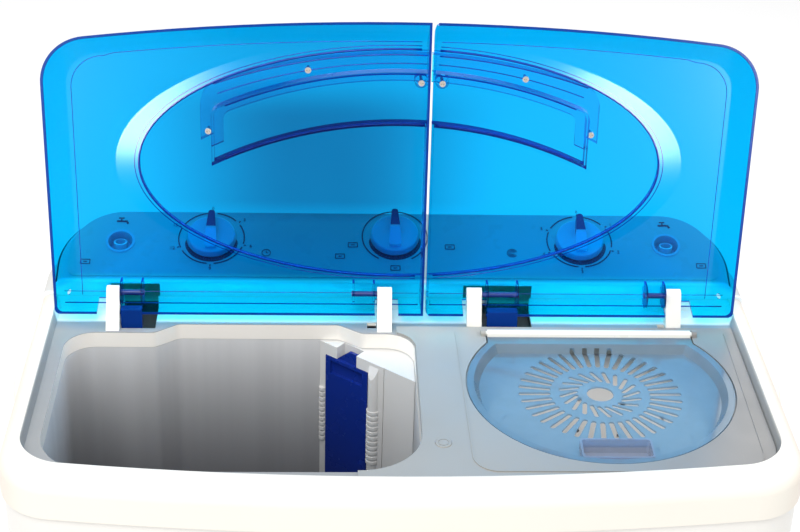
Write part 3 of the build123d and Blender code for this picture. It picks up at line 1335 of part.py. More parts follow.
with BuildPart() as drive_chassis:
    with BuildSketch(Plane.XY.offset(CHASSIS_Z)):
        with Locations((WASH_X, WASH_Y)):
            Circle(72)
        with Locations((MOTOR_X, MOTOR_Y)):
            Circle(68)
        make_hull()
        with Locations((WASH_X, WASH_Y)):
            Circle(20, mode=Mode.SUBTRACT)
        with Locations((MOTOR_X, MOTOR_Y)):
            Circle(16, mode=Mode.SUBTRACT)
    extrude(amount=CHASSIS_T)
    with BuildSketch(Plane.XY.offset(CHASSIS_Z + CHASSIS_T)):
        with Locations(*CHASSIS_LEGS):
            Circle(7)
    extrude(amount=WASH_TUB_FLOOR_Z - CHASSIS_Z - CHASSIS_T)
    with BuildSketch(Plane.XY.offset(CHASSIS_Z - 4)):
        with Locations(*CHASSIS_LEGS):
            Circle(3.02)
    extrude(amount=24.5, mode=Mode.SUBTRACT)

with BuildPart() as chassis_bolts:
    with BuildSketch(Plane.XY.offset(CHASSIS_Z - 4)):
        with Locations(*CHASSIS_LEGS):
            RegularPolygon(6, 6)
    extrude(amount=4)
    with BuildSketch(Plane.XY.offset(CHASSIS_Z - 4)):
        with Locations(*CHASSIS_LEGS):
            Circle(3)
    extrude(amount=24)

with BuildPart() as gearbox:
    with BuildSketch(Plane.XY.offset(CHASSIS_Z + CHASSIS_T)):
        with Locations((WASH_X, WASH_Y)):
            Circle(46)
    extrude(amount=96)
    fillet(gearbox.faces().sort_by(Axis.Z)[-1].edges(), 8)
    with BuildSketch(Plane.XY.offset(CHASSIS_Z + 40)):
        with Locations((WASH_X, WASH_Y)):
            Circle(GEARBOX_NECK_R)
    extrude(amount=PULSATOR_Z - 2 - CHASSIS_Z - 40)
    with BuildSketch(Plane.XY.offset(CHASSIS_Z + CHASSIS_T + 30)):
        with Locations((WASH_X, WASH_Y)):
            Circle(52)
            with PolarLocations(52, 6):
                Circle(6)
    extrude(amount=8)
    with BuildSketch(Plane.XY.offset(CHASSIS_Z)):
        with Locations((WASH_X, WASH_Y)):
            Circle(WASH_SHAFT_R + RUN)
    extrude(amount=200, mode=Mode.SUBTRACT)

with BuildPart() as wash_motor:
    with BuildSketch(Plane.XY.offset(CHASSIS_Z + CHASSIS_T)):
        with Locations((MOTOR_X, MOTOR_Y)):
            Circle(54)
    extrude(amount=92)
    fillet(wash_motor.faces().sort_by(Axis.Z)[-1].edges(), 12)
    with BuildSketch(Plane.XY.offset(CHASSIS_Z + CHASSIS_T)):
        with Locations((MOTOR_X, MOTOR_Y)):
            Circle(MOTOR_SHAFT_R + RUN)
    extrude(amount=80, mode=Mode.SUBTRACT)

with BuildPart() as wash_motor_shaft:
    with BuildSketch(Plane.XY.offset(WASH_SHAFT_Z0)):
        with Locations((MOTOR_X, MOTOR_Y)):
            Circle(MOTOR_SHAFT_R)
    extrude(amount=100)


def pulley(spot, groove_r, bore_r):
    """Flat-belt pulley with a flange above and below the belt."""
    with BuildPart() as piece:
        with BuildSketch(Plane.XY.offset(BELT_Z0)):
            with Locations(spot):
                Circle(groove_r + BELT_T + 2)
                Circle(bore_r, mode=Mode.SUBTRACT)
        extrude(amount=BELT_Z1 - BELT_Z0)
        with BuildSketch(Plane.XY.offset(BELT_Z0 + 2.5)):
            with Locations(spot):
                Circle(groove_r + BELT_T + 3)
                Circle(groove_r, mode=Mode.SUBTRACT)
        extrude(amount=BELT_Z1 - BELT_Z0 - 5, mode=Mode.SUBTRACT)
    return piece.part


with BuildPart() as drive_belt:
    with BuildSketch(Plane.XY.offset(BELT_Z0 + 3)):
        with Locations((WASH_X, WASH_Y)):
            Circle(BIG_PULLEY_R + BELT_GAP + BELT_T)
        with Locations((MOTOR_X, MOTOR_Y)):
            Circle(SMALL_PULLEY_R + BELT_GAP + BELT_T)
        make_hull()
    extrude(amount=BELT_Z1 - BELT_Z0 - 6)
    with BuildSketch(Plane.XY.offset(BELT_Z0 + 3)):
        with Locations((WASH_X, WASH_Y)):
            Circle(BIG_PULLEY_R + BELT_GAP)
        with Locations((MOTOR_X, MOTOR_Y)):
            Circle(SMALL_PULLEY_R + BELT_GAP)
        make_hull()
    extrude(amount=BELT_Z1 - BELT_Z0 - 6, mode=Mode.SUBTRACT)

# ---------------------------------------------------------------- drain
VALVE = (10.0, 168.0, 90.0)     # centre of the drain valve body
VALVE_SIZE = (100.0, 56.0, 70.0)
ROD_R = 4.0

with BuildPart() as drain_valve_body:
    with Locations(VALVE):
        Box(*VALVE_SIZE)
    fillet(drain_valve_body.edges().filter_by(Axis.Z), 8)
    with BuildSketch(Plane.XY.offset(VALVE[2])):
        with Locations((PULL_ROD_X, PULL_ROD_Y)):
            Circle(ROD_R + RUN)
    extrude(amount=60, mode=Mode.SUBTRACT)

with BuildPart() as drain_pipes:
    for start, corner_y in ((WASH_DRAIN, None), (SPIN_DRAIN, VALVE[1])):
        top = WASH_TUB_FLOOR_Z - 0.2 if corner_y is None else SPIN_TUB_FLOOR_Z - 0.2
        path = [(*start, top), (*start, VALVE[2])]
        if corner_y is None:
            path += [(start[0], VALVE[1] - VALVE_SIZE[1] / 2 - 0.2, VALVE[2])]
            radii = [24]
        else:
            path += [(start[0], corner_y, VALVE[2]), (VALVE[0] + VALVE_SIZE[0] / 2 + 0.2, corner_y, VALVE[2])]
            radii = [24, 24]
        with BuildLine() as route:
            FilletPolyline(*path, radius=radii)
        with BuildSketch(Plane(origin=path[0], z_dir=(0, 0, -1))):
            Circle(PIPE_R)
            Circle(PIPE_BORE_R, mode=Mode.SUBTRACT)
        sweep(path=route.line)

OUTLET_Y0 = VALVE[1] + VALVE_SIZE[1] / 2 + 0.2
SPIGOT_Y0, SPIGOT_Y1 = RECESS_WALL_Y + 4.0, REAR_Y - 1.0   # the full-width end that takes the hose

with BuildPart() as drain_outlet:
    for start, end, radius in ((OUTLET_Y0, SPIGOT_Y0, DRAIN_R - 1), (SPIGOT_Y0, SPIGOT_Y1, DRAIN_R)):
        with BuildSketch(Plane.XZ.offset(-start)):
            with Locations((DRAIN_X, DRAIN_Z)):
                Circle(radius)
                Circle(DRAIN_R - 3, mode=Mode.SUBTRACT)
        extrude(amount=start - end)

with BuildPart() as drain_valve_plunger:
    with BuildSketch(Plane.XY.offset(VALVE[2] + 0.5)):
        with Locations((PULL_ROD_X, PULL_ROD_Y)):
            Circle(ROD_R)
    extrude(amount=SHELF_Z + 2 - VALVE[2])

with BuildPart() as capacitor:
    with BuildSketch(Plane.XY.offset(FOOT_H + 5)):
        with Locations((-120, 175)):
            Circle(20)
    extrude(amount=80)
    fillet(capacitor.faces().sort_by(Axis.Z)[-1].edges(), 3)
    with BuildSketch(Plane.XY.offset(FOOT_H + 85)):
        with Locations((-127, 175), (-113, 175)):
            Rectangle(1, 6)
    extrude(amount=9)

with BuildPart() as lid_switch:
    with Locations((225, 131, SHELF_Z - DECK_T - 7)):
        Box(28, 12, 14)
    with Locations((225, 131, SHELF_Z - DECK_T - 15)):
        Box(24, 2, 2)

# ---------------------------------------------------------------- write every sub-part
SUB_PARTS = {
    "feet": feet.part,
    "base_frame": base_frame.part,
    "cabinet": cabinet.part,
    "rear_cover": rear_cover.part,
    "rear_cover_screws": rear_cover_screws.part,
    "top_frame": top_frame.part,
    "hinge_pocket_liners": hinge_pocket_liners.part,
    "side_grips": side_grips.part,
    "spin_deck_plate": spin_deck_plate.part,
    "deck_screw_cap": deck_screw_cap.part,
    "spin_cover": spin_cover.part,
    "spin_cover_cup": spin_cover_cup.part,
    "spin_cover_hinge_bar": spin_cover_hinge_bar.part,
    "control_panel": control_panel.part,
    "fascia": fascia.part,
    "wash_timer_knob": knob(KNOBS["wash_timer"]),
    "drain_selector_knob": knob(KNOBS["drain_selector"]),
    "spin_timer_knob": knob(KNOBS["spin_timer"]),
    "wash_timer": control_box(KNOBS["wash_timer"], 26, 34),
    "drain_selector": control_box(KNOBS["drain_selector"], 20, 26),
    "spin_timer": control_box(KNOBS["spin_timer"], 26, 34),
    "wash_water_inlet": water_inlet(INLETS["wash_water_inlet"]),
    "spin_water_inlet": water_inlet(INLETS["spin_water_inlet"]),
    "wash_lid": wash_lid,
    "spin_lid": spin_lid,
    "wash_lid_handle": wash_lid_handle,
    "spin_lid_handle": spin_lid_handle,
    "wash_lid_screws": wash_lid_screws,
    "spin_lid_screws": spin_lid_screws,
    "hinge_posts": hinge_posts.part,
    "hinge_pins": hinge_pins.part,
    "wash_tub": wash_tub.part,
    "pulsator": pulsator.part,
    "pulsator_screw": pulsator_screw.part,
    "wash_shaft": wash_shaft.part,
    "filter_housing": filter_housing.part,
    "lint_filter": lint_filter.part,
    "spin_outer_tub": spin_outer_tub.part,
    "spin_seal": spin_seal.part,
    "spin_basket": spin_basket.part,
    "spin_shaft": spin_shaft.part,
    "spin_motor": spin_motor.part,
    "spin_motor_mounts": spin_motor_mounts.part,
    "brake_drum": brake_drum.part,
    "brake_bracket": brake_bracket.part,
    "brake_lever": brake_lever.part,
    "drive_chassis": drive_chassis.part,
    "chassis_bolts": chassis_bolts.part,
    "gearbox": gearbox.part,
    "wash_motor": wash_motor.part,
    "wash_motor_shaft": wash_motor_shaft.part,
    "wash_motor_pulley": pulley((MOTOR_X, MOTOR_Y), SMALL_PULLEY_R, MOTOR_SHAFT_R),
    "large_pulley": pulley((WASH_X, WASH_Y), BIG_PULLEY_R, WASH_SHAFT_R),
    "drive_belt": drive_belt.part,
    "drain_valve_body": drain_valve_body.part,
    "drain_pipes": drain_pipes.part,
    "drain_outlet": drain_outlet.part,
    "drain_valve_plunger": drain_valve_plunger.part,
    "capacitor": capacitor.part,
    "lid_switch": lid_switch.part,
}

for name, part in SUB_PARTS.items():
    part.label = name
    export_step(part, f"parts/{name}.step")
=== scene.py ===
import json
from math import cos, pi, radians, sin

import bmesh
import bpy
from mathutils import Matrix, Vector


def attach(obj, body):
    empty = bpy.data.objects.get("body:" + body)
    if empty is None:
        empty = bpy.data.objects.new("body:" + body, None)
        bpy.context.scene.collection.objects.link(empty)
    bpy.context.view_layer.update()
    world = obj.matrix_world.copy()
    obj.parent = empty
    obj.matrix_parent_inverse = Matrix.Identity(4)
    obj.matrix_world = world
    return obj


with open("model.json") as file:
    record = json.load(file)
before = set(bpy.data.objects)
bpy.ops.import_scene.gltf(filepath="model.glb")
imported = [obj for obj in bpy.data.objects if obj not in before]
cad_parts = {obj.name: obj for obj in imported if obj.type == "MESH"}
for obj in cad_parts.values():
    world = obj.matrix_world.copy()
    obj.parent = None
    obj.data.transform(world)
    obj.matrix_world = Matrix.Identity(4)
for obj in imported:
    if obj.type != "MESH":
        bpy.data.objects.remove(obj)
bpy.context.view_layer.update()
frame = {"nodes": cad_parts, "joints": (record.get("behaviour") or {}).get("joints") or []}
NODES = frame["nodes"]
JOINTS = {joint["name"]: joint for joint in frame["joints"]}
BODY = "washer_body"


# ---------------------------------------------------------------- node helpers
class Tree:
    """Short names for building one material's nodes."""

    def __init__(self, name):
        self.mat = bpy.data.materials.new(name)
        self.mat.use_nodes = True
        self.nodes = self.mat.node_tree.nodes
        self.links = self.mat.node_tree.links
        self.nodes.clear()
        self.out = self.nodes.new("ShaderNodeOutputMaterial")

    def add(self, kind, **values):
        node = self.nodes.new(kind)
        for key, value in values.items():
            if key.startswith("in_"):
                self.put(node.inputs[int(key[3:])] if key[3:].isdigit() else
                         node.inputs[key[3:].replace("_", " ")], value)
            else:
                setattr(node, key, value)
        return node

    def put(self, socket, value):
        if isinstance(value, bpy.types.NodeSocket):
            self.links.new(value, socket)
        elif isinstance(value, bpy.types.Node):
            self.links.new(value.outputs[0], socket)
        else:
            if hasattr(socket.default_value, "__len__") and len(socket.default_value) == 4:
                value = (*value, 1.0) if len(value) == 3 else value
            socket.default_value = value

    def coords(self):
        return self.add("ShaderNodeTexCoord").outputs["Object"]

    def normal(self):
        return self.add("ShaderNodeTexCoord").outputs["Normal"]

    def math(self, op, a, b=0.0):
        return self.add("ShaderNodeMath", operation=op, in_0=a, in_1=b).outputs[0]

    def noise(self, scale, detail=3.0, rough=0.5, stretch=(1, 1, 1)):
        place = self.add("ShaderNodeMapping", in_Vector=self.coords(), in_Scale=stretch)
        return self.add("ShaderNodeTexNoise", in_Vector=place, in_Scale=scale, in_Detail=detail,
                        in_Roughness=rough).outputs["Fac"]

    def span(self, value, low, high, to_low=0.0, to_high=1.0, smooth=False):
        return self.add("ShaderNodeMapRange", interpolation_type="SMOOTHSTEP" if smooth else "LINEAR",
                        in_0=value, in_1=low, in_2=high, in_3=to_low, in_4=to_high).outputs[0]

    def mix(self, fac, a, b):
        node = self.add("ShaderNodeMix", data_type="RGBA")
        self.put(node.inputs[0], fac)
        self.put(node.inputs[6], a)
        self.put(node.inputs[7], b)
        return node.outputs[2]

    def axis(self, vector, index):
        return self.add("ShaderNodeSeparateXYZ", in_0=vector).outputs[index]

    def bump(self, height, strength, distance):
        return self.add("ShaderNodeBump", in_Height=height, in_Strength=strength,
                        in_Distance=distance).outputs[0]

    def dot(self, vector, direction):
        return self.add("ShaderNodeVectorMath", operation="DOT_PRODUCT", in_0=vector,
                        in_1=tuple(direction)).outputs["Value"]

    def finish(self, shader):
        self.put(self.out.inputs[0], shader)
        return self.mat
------
## Problem requirements
Looking at the data above, return every line from the one with "for name, part" down to the one with "bpy.data.objects.remove(obj)", exactly and inclusively.

## Full response
for name, part in SUB_PARTS.items():
    part.label = name
    export_step(part, f"parts/{name}.step")
=== scene.py ===
import json
from math import cos, pi, radians, sin

import bmesh
import bpy
from mathutils import Matrix, Vector


def attach(obj, body):
    empty = bpy.data.objects.get("body:" + body)
    if empty is None:
        empty = bpy.data.objects.new("body:" + body, None)
        bpy.context.scene.collection.objects.link(empty)
    bpy.context.view_layer.update()
    world = obj.matrix_world.copy()
    obj.parent = empty
    obj.matrix_parent_inverse = Matrix.Identity(4)
    obj.matrix_world = world
    return obj


with open("model.json") as file:
    record = json.load(file)
before = set(bpy.data.objects)
bpy.ops.import_scene.gltf(filepath="model.glb")
imported = [obj for obj in bpy.data.objects if obj not in before]
cad_parts = {obj.name: obj for obj in imported if obj.type == "MESH"}
for obj in cad_parts.values():
    world = obj.matrix_world.copy()
    obj.parent = None
    obj.data.transform(world)
    obj.matrix_world = Matrix.Identity(4)
for obj in imported:
    if obj.type != "MESH":
        bpy.data.objects.remove(obj)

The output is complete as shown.